• Supplied data:
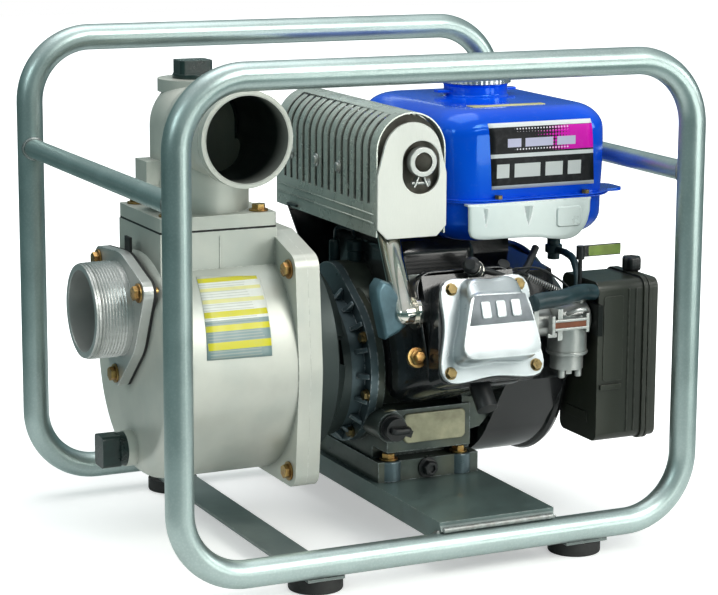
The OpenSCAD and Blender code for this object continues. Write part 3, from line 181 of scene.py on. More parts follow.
LOOKS = {
    "tube": surface("zinc_tube", (0.47, 0.575, 0.56), 0.37, 0.92, patch=22, var=0.09, rough_var=0.12,
        grain=1500, bump=0.05, speck=(0.62, 0.70, 0.68), speck_scale=420, dirt=(0.16, 0.2, 0.2),
        dirt_size=0.006),
    "channel": surface("channel_paint", (0.13, 0.185, 0.175), 0.38, 0.35, patch=35, var=0.2, grain=700,
        bump=0.18, wear=(0.4, 0.42, 0.4), wear_rough=0.4, coat=0.15, dirt=(0.05, 0.06, 0.06)),
    "strap": surface("strap_paint", (0.22, 0.26, 0.25), 0.4, 0.4, patch=35, var=0.2, grain=700, bump=0.18,
        wear=(0.45, 0.47, 0.45), wear_rough=0.4, dirt=(0.05, 0.06, 0.06)),
    "rubber": surface("black_rubber", (0.012, 0.012, 0.012), 0.62, patch=60, var=0.5, grain=1400, bump=0.3,
        tint=(0.03, 0.03, 0.028)),
    "gold": surface("yellow_zinc", (0.44, 0.30, 0.11), 0.30, 0.95, patch=170, var=0.35, grain=1200,
        bump=0.15, tint=(0.52, 0.16, 0.05), dirt=(0.08, 0.04, 0.01), dirt_size=0.004),
    "cast": surface("cast_aluminium", (0.66, 0.665, 0.60), 0.40, 0.45, patch=26, var=0.07, grain=1700,
        bump=0.38, tint=(0.50, 0.555, 0.52), wear=(0.85, 0.85, 0.8), wear_rough=0.3,
        dirt=(0.22, 0.24, 0.22), dirt_size=0.010),
    "cover": surface("satin_casting", (0.58, 0.625, 0.64), 0.33, 0.75, patch=40, var=0.07, grain=1500,
        bump=0.2, wear=(0.95, 0.95, 0.95), wear_rough=0.22, dirt=(0.25, 0.3, 0.32), dirt_size=0.009),
    "plate": surface("bright_plate", (0.78, 0.785, 0.73), 0.34, 0.4, patch=18, var=0.05, grain=1300,
        bump=0.1, stretch=(1, 1, 0.08), streak=0.12, tint=(0.72, 0.73, 0.70), wear=(0.95, 0.95, 0.92),
        wear_rough=0.25),
    "guard": surface("guard_steel", (0.68, 0.72, 0.655), 0.28, 0.55, patch=25, var=0.12, grain=900,
        bump=0.12, stretch=(1, 0.12, 1), streak=0.25, wear=(0.72, 0.75, 0.71), wear_rough=0.22,
        dirt=(0.10, 0.12, 0.11), dirt_size=0.006),
    "silencer": surface("silencer_steel", (0.34, 0.34, 0.31), 0.42, 0.8, patch=40, var=0.25, grain=500,
        bump=0.2, tint=(0.26, 0.2, 0.14), dirt=(0.04, 0.04, 0.035)),
    "chrome": surface("heat_chrome", (0.78, 0.76, 0.70), 0.09, 1.0, patch=60, var=0.08, grain=600,
        bump=0.04, tint=(0.66, 0.55, 0.36)),
    "steel": surface("ground_steel", (0.55, 0.56, 0.57), 0.3, 1.0, patch=90, var=0.12, grain=1500,
        bump=0.12, stretch=(0.1, 1, 1), streak=0.2, dirt=(0.12, 0.11, 0.1)),
    "iron": surface("cast_iron", (0.17, 0.18, 0.185), 0.5, 0.7, patch=70, var=0.25, grain=900, bump=0.5,
        tint=(0.2, 0.15, 0.11), dirt=(0.04, 0.04, 0.04)),
    "black": surface("black_enamel", (0.010, 0.011, 0.013), 0.19, 0.0, patch=60, var=0.4, grain=900,
        bump=0.16, coat=0.45, wear=(0.09, 0.1, 0.11), wear_rough=0.3, dirt=(0.02, 0.02, 0.018)),
    "case": surface("crankcase_enamel", (0.085, 0.105, 0.092), 0.34, 0.45, patch=50, var=0.3, grain=1200,
        bump=0.4, coat=0.1, tint=(0.13, 0.13, 0.085), wear=(0.34, 0.38, 0.39), wear_rough=0.35,
        wear_width=0.0018, dirt=(0.012, 0.014, 0.015)),
    "side": surface("side_cover_silver", (0.13, 0.18, 0.20), 0.34, 0.55, patch=50, var=0.15, grain=1300,
        bump=0.3, wear=(0.66, 0.72, 0.75), wear_rough=0.3, wear_width=0.002, dirt=(0.04, 0.06, 0.07)),
    "plug": surface("black_green_plastic", (0.010, 0.026, 0.024), 0.3, patch=70, var=0.4, grain=1500,
        bump=0.2, wear=(0.07, 0.11, 0.10), wear_rough=0.35),
    "plastic": surface("black_plastic", (0.013, 0.014, 0.015), 0.34, patch=70, var=0.4, grain=1600,
        bump=0.2, wear=(0.07, 0.07, 0.07), wear_rough=0.4),
    "olive": surface("olive_plastic", (0.026, 0.030, 0.021), 0.36, 0.0, patch=16, var=0.22, grain=2100,
        bump=0.28, coat=0.12, tint=(0.030, 0.032, 0.022), wear=(0.12, 0.12, 0.10), wear_rough=0.35,
        dirt=(0.008, 0.008, 0.006)),
    "foam": surface("filter_foam", (0.34, 0.33, 0.2), 0.95, patch=80, var=0.2, grain=700, bump=0.9,
        speck=(0.12, 0.11, 0.06), speck_scale=600, sheen=0.3),
    "zinc": surface("zinc_diecast", (0.56, 0.57, 0.55), 0.34, 0.8, patch=70, var=0.15, grain=1300,
        bump=0.25, tint=(0.42, 0.44, 0.42), wear=(0.85, 0.85, 0.83), wear_rough=0.25, dirt=(0.1, 0.11, 0.1),
        dirt_size=0.006),
    "white": surface("pale_shield", (0.74, 0.81, 0.79), 0.34, 0.25, patch=24, var=0.07, grain=900,
        bump=0.12, tint=(0.62, 0.72, 0.72), wear=(0.92, 0.95, 0.95), wear_rough=0.25,
        dirt=(0.3, 0.38, 0.38), dirt_size=0.007),
    "ceramic": surface("ceramic", (0.78, 0.77, 0.72), 0.2, patch=60, var=0.05, grain=500, bump=0.05,
        coat=0.4, dirt=(0.25, 0.22, 0.18)),
    "hose": surface("breather_hose_rubber", (0.016, 0.040, 0.048), 0.36, patch=60, var=0.35, grain=1200,
        bump=0.25, tint=(0.035, 0.06, 0.065)),
    "weld": surface("weld_bead", (0.36, 0.38, 0.37), 0.42, 0.8, patch=300, var=0.25, grain=700, bump=0.5,
        tint=(0.2, 0.18, 0.15)),
    "brown": surface("brown_gasket", (0.20, 0.065, 0.03), 0.6, patch=90, var=0.3, grain=800, bump=0.3),
    "tag": surface("green_tag", (0.20, 0.30, 0.055), 0.5, patch=90, var=0.3, grain=900, bump=0.25,
        tint=(0.30, 0.34, 0.10), wear=(0.5, 0.55, 0.3)),
    "cap": surface("plated_cap", (0.70, 0.74, 0.73), 0.24, 0.95, patch=60, var=0.08, grain=900, bump=0.1,
        wear=(0.95, 0.96, 0.95), wear_rough=0.15, dirt=(0.16, 0.2, 0.2), dirt_size=0.003),
    "nozzle": surface("nozzle_aluminium", (0.62, 0.63, 0.61), 0.36, 0.7, patch=30, var=0.08, grain=1500,
        bump=0.22, wear=(0.9, 0.9, 0.88), wear_rough=0.25, dirt=(0.24, 0.26, 0.25), dirt_size=0.004),
}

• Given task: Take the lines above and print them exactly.

• Solution to this exercise:
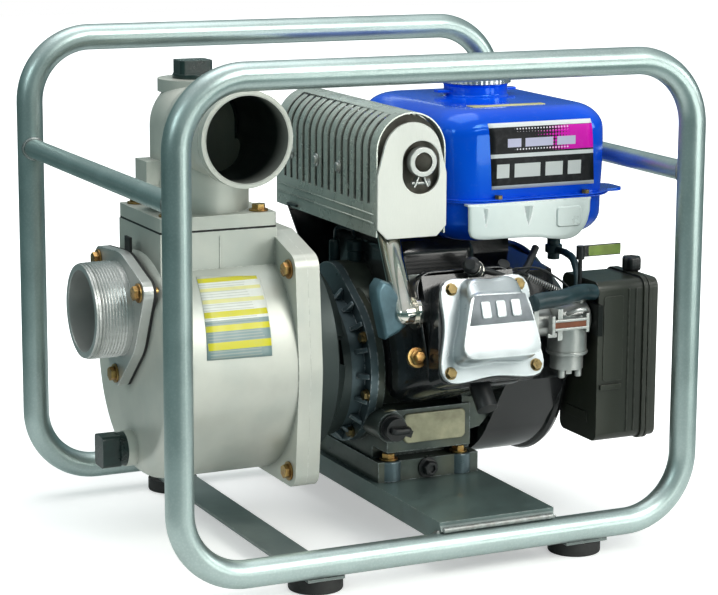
The OpenSCAD and Blender code for this object continues. Write part 3, from line 181 of scene.py on. More parts follow.
LOOKS = {
    "tube": surface("zinc_tube", (0.47, 0.575, 0.56), 0.37, 0.92, patch=22, var=0.09, rough_var=0.12,
        grain=1500, bump=0.05, speck=(0.62, 0.70, 0.68), speck_scale=420, dirt=(0.16, 0.2, 0.2),
        dirt_size=0.006),
    "channel": surface("channel_paint", (0.13, 0.185, 0.175), 0.38, 0.35, patch=35, var=0.2, grain=700,
        bump=0.18, wear=(0.4, 0.42, 0.4), wear_rough=0.4, coat=0.15, dirt=(0.05, 0.06, 0.06)),
    "strap": surface("strap_paint", (0.22, 0.26, 0.25), 0.4, 0.4, patch=35, var=0.2, grain=700, bump=0.18,
        wear=(0.45, 0.47, 0.45), wear_rough=0.4, dirt=(0.05, 0.06, 0.06)),
    "rubber": surface("black_rubber", (0.012, 0.012, 0.012), 0.62, patch=60, var=0.5, grain=1400, bump=0.3,
        tint=(0.03, 0.03, 0.028)),
    "gold": surface("yellow_zinc", (0.44, 0.30, 0.11), 0.30, 0.95, patch=170, var=0.35, grain=1200,
        bump=0.15, tint=(0.52, 0.16, 0.05), dirt=(0.08, 0.04, 0.01), dirt_size=0.004),
    "cast": surface("cast_aluminium", (0.66, 0.665, 0.60), 0.40, 0.45, patch=26, var=0.07, grain=1700,
        bump=0.38, tint=(0.50, 0.555, 0.52), wear=(0.85, 0.85, 0.8), wear_rough=0.3,
        dirt=(0.22, 0.24, 0.22), dirt_size=0.010),
    "cover": surface("satin_casting", (0.58, 0.625, 0.64), 0.33, 0.75, patch=40, var=0.07, grain=1500,
        bump=0.2, wear=(0.95, 0.95, 0.95), wear_rough=0.22, dirt=(0.25, 0.3, 0.32), dirt_size=0.009),
    "plate": surface("bright_plate", (0.78, 0.785, 0.73), 0.34, 0.4, patch=18, var=0.05, grain=1300,
        bump=0.1, stretch=(1, 1, 0.08), streak=0.12, tint=(0.72, 0.73, 0.70), wear=(0.95, 0.95, 0.92),
        wear_rough=0.25),
    "guard": surface("guard_steel", (0.68, 0.72, 0.655), 0.28, 0.55, patch=25, var=0.12, grain=900,
        bump=0.12, stretch=(1, 0.12, 1), streak=0.25, wear=(0.72, 0.75, 0.71), wear_rough=0.22,
        dirt=(0.10, 0.12, 0.11), dirt_size=0.006),
    "silencer": surface("silencer_steel", (0.34, 0.34, 0.31), 0.42, 0.8, patch=40, var=0.25, grain=500,
        bump=0.2, tint=(0.26, 0.2, 0.14), dirt=(0.04, 0.04, 0.035)),
    "chrome": surface("heat_chrome", (0.78, 0.76, 0.70), 0.09, 1.0, patch=60, var=0.08, grain=600,
        bump=0.04, tint=(0.66, 0.55, 0.36)),
    "steel": surface("ground_steel", (0.55, 0.56, 0.57), 0.3, 1.0, patch=90, var=0.12, grain=1500,
        bump=0.12, stretch=(0.1, 1, 1), streak=0.2, dirt=(0.12, 0.11, 0.1)),
    "iron": surface("cast_iron", (0.17, 0.18, 0.185), 0.5, 0.7, patch=70, var=0.25, grain=900, bump=0.5,
        tint=(0.2, 0.15, 0.11), dirt=(0.04, 0.04, 0.04)),
    "black": surface("black_enamel", (0.010, 0.011, 0.013), 0.19, 0.0, patch=60, var=0.4, grain=900,
        bump=0.16, coat=0.45, wear=(0.09, 0.1, 0.11), wear_rough=0.3, dirt=(0.02, 0.02, 0.018)),
    "case": surface("crankcase_enamel", (0.085, 0.105, 0.092), 0.34, 0.45, patch=50, var=0.3, grain=1200,
        bump=0.4, coat=0.1, tint=(0.13, 0.13, 0.085), wear=(0.34, 0.38, 0.39), wear_rough=0.35,
        wear_width=0.0018, dirt=(0.012, 0.014, 0.015)),
    "side": surface("side_cover_silver", (0.13, 0.18, 0.20), 0.34, 0.55, patch=50, var=0.15, grain=1300,
        bump=0.3, wear=(0.66, 0.72, 0.75), wear_rough=0.3, wear_width=0.002, dirt=(0.04, 0.06, 0.07)),
    "plug": surface("black_green_plastic", (0.010, 0.026, 0.024), 0.3, patch=70, var=0.4, grain=1500,
        bump=0.2, wear=(0.07, 0.11, 0.10), wear_rough=0.35),
    "plastic": surface("black_plastic", (0.013, 0.014, 0.015), 0.34, patch=70, var=0.4, grain=1600,
        bump=0.2, wear=(0.07, 0.07, 0.07), wear_rough=0.4),
    "olive": surface("olive_plastic", (0.026, 0.030, 0.021), 0.36, 0.0, patch=16, var=0.22, grain=2100,
        bump=0.28, coat=0.12, tint=(0.030, 0.032, 0.022), wear=(0.12, 0.12, 0.10), wear_rough=0.35,
        dirt=(0.008, 0.008, 0.006)),
    "foam": surface("filter_foam", (0.34, 0.33, 0.2), 0.95, patch=80, var=0.2, grain=700, bump=0.9,
        speck=(0.12, 0.11, 0.06), speck_scale=600, sheen=0.3),
    "zinc": surface("zinc_diecast", (0.56, 0.57, 0.55), 0.34, 0.8, patch=70, var=0.15, grain=1300,
        bump=0.25, tint=(0.42, 0.44, 0.42), wear=(0.85, 0.85, 0.83), wear_rough=0.25, dirt=(0.1, 0.11, 0.1),
        dirt_size=0.006),
    "white": surface("pale_shield", (0.74, 0.81, 0.79), 0.34, 0.25, patch=24, var=0.07, grain=900,
        bump=0.12, tint=(0.62, 0.72, 0.72), wear=(0.92, 0.95, 0.95), wear_rough=0.25,
        dirt=(0.3, 0.38, 0.38), dirt_size=0.007),
    "ceramic": surface("ceramic", (0.78, 0.77, 0.72), 0.2, patch=60, var=0.05, grain=500, bump=0.05,
        coat=0.4, dirt=(0.25, 0.22, 0.18)),
    "hose": surface("breather_hose_rubber", (0.016, 0.040, 0.048), 0.36, patch=60, var=0.35, grain=1200,
        bump=0.25, tint=(0.035, 0.06, 0.065)),
    "weld": surface("weld_bead", (0.36, 0.38, 0.37), 0.42, 0.8, patch=300, var=0.25, grain=700, bump=0.5,
        tint=(0.2, 0.18, 0.15)),
    "brown": surface("brown_gasket", (0.20, 0.065, 0.03), 0.6, patch=90, var=0.3, grain=800, bump=0.3),
    "tag": surface("green_tag", (0.20, 0.30, 0.055), 0.5, patch=90, var=0.3, grain=900, bump=0.25,
        tint=(0.30, 0.34, 0.10), wear=(0.5, 0.55, 0.3)),
    "cap": surface("plated_cap", (0.70, 0.74, 0.73), 0.24, 0.95, patch=60, var=0.08, grain=900, bump=0.1,
        wear=(0.95, 0.96, 0.95), wear_rough=0.15, dirt=(0.16, 0.2, 0.2), dirt_size=0.003),
    "nozzle": surface("nozzle_aluminium", (0.62, 0.63, 0.61), 0.36, 0.7, patch=30, var=0.08, grain=1500,
        bump=0.22, wear=(0.9, 0.9, 0.88), wear_rough=0.25, dirt=(0.24, 0.26, 0.25), dirt_size=0.004),
}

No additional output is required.